Фронт борьбы с «пассивно-наслажденческой литературой»[340] (К. Зелинский) у лефовцев постоянно расширялся: от деконструкции русской классики они переходили к уничижительной критике творчества попутчиков с их «культом предков», мужиковствующей прозы Б. Пильняка, Л. Леонова, Вс. Иванова, Л. Сейфуллиной, новобуржуазных реставраторов А. Толстого, И. Эренбурга, Б. Лавренева, К. Федина, М. Булгакова, Вл. Лидина, ратующих за изображение пролетарского быта и создание социального романа «кузнецов», и т. д.
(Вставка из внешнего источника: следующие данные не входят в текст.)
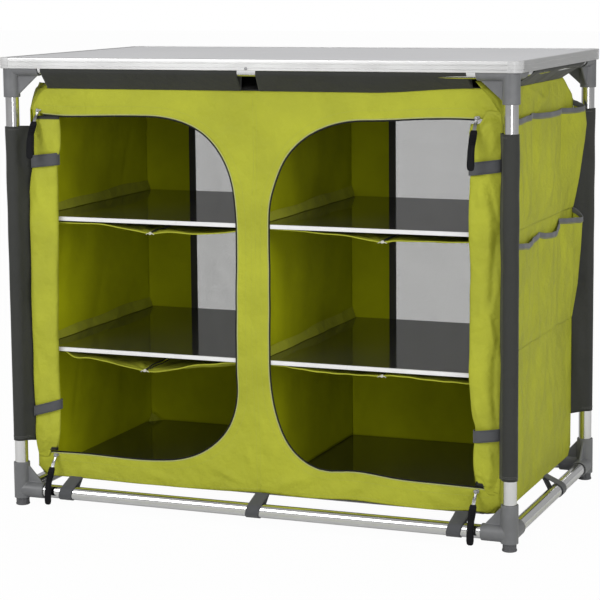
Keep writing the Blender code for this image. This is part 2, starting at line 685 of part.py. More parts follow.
def build_roof_and_floor(materials):
    """Cloth roof with its sleeves on the upper rails, cloth floor with its loops on the lower ones."""
    roof_z = BODY_TOP + CLEARANCE + CLOTH / 2
    roof = outline_tool("roof_cover", [cut_corner_plate(TOP_CUT_ACROSS)], CLOTH, Matrix.Translation((0, 0, roof_z)))
    low, high = FRONT_SLEEVE_MIDDLE_GAP / 2, LEG_X - FRONT_SLEEVE_END_GAP
    across = [(-high, -low), (low, high)]
    side_half = LEG_Y - SIDE_SLEEVE_END_GAP
    sides = [(-side_half, side_half)]
    combine(roof, rail_loops("rail_sleeve", roof_z, UPPER_RAIL_Z, SLEEVE_WALL, across, sides), "UNION")
    add_part("roof_cover", baked_mesh(roof, "roof_cover"), materials["dark"])

    floor_z = BODY_BOTTOM + CLOTH / 2
    floor = outline_tool("floor_panel", [cut_corner_plate(BOTTOM_CUT)], CLOTH, Matrix.Translation((0, 0, floor_z)))
    half = LOOP_WIDTH / 2
    end_x = BODY_HALF_WIDTH - LOOP_END_INSET
    across = [(x - half, x + half) for x in (-end_x, 0.0, end_x)]
    sides = [(LOOP_SIDE_Y - half, LOOP_SIDE_Y + half)]
    combine(floor, rail_loops("rail_loop", floor_z, LOWER_RAIL_Z, SLEEVE_WALL, across, sides), "UNION")
    add_part("floor_panel", baked_mesh(floor, "floor_panel"), materials["dark"])


def build_boards(materials):
    """Two floor boards and four shelf boards, which have a lip along the front edge."""
    depth = BAY_HALF_DEPTH
    profile = [(-depth, -SHELF_LIP_HEIGHT), (-depth + SHELF_LIP_DEPTH, -SHELF_LIP_HEIGHT),
               (-depth + SHELF_LIP_DEPTH, -SHELF_THICKNESS), (depth, -SHELF_THICKNESS), (depth, 0.0), (-depth, 0.0)]
    width = BAY_OUTER_X - BAY_INNER_X
    cut = BOTTOM_CUT
    for side, sign in (("left", -1), ("right", 1)):
        for level, rise in SHELF_RISES.items():
            name = "shelf_board_" + side + "_" + level
            place = Matrix.Translation((sign * BAY_CENTRE_X, 0, BODY_BOTTOM + rise)) @ PLANE_YZ
            add_part(name, outline_curve(name, [profile], width), materials["board"], place)
        name = "floor_board_" + side
        loop = [(BAY_INNER_X, -depth), (BAY_OUTER_X - cut, -depth), (BAY_OUTER_X, -depth + cut),
                (BAY_OUTER_X, depth - cut), (BAY_OUTER_X - cut, depth), (BAY_INNER_X, depth)]
        loop = [(sign * x, y) for x, y in loop]
        height = WALL_BOTTOM + SHELF_THICKNESS / 2
        add_part(name, outline_curve(name, [loop], SHELF_THICKNESS), materials["board"], Matrix.Translation((0, 0, height)))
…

С 1926 года, когда напостовцы выдвинут новые лозунги пролетарской литературы — реалистического показа героя современности и учебы у Толстого, лефовцы выступят с разгромной критикой главных романов пролетарской прозы, написанных под знаком учебы у классиков. В остроумии лефовцам не откажешь: «греко-советская стилистика»[341] — о романе «Цемент» (О. Брик); «интеллигентные партизаны»[342] — о «Разгроме» Фадеева (В. Тренин); «мужики чудесной судьбы»[343] — о романе «Бруски» Панферова (П. Незнамов); «Львы Толстые деревенской формации»[344] — о деревенской прозе (П. Незнамов) и т. п. В лефовском дискурсе нет больших отличий в критике К. Федина и С. Семенова, Ф. Гладкова и М. Булгакова, Л. Леонова и Б. Лавренева, Б. Пильняка и Ф. Панферова, Вс. Иванова и А. Фадеева… Ироническому снижению подвергается сам художественный образ, любой, даже слабый намек на традицию русской классики в художественном познании современности.
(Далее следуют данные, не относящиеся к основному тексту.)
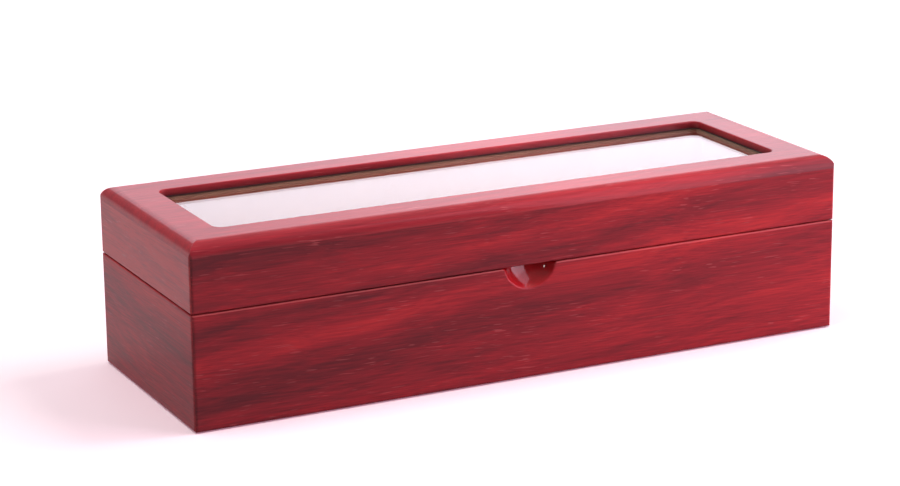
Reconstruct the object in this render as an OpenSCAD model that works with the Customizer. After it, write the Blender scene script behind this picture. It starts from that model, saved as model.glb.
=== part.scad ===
// Pocket watch display case: a hinged rosewood box with a glazed lid and a padded, divided tray.
// Millimetres. The origin is the centre of the underside, +X runs to the right along the front,
// +Y to the hinged back, and +Z up. The case is drawn shut.

/* [Case] */
// Outside width of the wooden case
case_w = 320; // [280:1:400]
// Outside depth of the wooden case, without the hinges
case_d = 111; // [104:1:130]
// Height from the table to the top of the lid
case_h = 83; // [81:1:100]
// Height of the joint line between base and lid
seam_z = 52.2; // [50:0.1:54]
// Gap between the rims of base and lid
seam_gap = 0.4; // [0.4:0.1:0.8]
// Thickness of the base boards
wall = 10; // [9:0.5:11]
// Thickness of the lid boards, a little less so that the tray lip has room
lid_wall = 9.5; // [8.5:0.5:10]
// Radius along the top edge of the lid
top_round = 6.2; // [2:0.1:7]
// Radius down the upright corners
corner_round = 1.5; // [1:0.25:3]
// Radius along both rims, where lid and base meet
rim_round = 0.8; // [0.3:0.1:1.2]

/* [Window] */
// Width of the wooden border round the window
border = 20; // [18:1:26]
// Radius in the corners of the window
window_corner = 4.5; // [2:0.5:8]
// Depth of the glass below the top of the lid
window_depth = 3.6; // [2.6:0.1:4]
// Radius that eases the upper edge of the window
window_ease = 0.6; // [0.3:0.1:1]
// Thickness of the glass
glass_t = 2.5; // [2:0.1:3]
// How far the glass runs under the border
glass_lap = 4.5; // [3:0.5:6]

/* [Finger notch] */
// Width of the notch along the base rim
notch_w = 26; // [18:1:34]
// Drop of the notch below the base rim
notch_drop = 10.5; // [7:0.5:13]
// Depth of the notch into the front board
notch_depth = 7; // [5:0.5:7.5]
// Radius that eases the mouth of the notch
notch_ease = 1; // [0.3:0.1:1.2]
// Radius that eases the notch where it meets the rim
notch_rim_ease = 1.6; // [0.5:0.1:2.5]

/* [Tray] */
// Number of watch compartments
compartments = 5; // [4:1:6]
// Thickness of the suede-covered lining card
lining_t = 2; // [1.5:0.5:2.5]
// Height of the tray lip above the base rim
lip_rise = 3.4; // [2:0.2:5]
// Thickness of a divider
divider_t = 4; // [3:0.5:5]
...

Радикальная программа «литературы факта», окончательно отрефлектированная в 1927 году, завершала лефовский проект новой литературы и стала новым этапом в борьбе с традиционной эстетикой и современной литературой: «Беллетристика — опиум для народа. Противозифие — в литературе факта» (Н. Чужак[345]); «Нам нечего ждать Толстых, ибо у нас есть наш эпос. Наш эпос — газета […] То, чем была библия для средневекового христианина — указателем на все случаи жизни; то, чем был для русской либеральной интеллигенции учительный роман, — тем в наши дни для советского активиста является газета» (С. Третьяков)[346]. Вместо романа лефовцы предложили новые формы (газета) и жанры «литературы факта» (биография конкретного человека, отчет из зала суда, протокол собрания, записная книжка), разрывающие с традициями сочинительства, которым чужд всякий субъективизм-«интимизм». Теория «факта» — самое последовательное в своей радикальности опровержение эстетики образа, принципа непосредственности и условности образа, опровержение артистической стороны искусства, образа — как «святого семени красоты» (Ин. Анненский). В. Шкловский, чья позиция отличалась от позиции последовательных теоретиков «литературы факта», видел в «давлении материала» «пролог и повод для создания новой художественной формы»[347], в том числе в идущем от кинематографа монтаже «фактов»: обновление конструктивного принципа все того же романа[348]. Но это, скорее, примечание, не отменяющее общего пафоса того проекта будущей «литературы» нового государства, журналистской по своей сути, который был предложен эстетикой и критикой ЛЕФа. У лефовцев не было иллюзий, что их проект поддержат писатели (что и подтвердилось). Так, Н. Чужак признавался в 1927 году, что большинство писателей пойдет не к ЛЕФам, а к Воронскому, «у которого, все же, изредка можно и блины воспеть, и Христа прославить»[349]. Открытый намек, что-де даже выступление партии (имеются в виду «Злые заметки» Н. Бухарина) пока не сломило литературной консервативности. Не было надежд у лефовцев и на читателя. Если перевальцы видели свою миссию в перевоспитании и правильной ориентации массового читателя, то лефовцы с ним, как и со зрителем (театра и кино), предлагали бороться, отбросив всякие сантименты относительно его мирного перевоспитания. Союзниками в претворении проекта в жизнь они видели государство и партию.